Many years ago, a dear friend of our family died, and his death shook me up, because it reminded me of my own mortality, and that of my parents. And I knew, for example, I knew my parents would one day die. But this forced me to confront when I was 29 years old to think, Well, my parents are going to die if their dear friend just died. You know, we all have finite lives on this earth.

The death of our friend touched my mother, father, my siblings and my cousins who lived nearby. We all knew the deceased – Jerry – very well.. Yet on the day of Jerry’s funeral, the my mother, my father, my aunt, and my uncle really taught me a lot about their example of what it meant to mourn, even to laugh after someone had died, to give thanks for his life.

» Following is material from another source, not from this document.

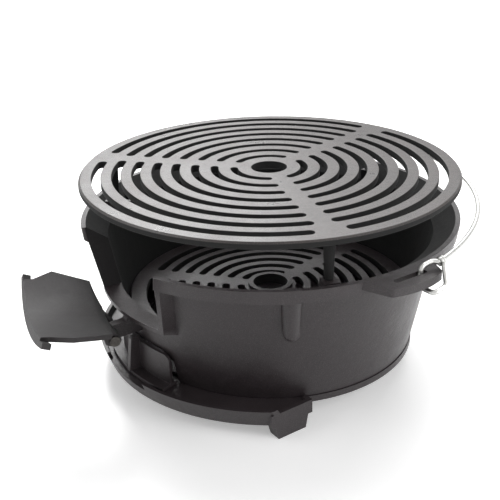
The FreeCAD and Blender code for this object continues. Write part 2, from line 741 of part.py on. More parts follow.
def build_hinge_lug(body):
    """One lug under the sill. Its bore is slotted, so that the door can hang askew."""
    reach = hinge_reach()
    height = hinge_height()
    lug = new_sketch(body, "hinge_lug_side", "YZ_Plane")
    root_top = names.sill_top - names.sill_thick - names.lug_root_drop
    behind = bowl_radius(height) - names.bowl_wall / 2
    lean = names.lug_lean
    add_outline(lug, [
        (-behind, root_top), (-behind, height - names.lug_radius),
        (-reach, height - names.lug_radius), (-reach, height + names.lug_radius),
        (lean - frame_foot_radius(), height + names.lug_radius),
        (names.sill_thick - frame_foot_radius(), root_top)])
    pad(body, "hinge_lug", lug, names.lug_half_width * 2, both_ways=True)
    end = new_sketch(body, "hinge_lug_end_side", "YZ_Plane")
    add_circle(end, -reach, height, names.lug_radius)
    pad(body, "hinge_lug_end", end, names.lug_half_width * 2, both_ways=True)

    # The slot is as long as the pin needs to swing across the lug's thickness.
    bore = new_sketch(body, "hinge_bore_side", "YZ_Plane")
    rise = names.pin_radius + names.lug_bore_play
    swing = names.lug_half_width * sine(names.door_skew) / cosine(names.door_skew)
    run = names.pin_radius / cosine(names.door_skew) + swing + names.lug_bore_play
    add_outline(bore, [
        (-reach - run, height - rise), (run - reach, height - rise),
        (run - reach, height + rise), (-reach - run, height + rise)])
    width = names.lug_half_width * 2 + names.cut_over
    pocket(body, "hinge_bore", bore, width, side="Symmetric")


# Fire door, modelled shut and then placed open

def door_placement():
    """Folded down about the hinge pin, and turned askew on its loose hinge."""
    hinge = V(0, -hinge_reach().value, hinge_height().value)
    fold = FreeCAD.Rotation(V(1, 0, 0), names.door_open.value)
    return FreeCAD.Placement(hinge, skew_rotation().multiply(fold)).multiply(
        FreeCAD.Placement(-hinge, FreeCAD.Rotation()))


def skew_rotation():
    return FreeCAD.Rotation(UP, -names.door_skew.value)


def pin_placement():
    hinge = V(0, -hinge_reach().value, hinge_height().value)
    return FreeCAD.Placement(hinge, skew_rotation()).multiply(
        FreeCAD.Placement(-hinge, FreeCAD.Rotation()))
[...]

Afterwards, my uncle said, as we were leaving the church on the day of the funeral, which had been very beautiful. My uncle said to me, that's how I want to be buried. That's how I want to be buried. I thought that was a weird statement at the age of 29. I couldn't take that in.

I thought that was so strange, so morbid. seem to say or think. But my uncle was somebody who was really preparing for his own death and dying by his prayer by his receiving of the sacraments. He was a beautiful example to me. We are here in church to remember to pray for our loved ones, to remember their names that their names live on, and that death does not have power over us.

We will read the names of our deceased shortly, to pray for them personally and also to pray that they will be blessed by the person of Christ whose name means “God saves”.  His name is the most important sound, in any language, to inform that his perpetual light shines upon us.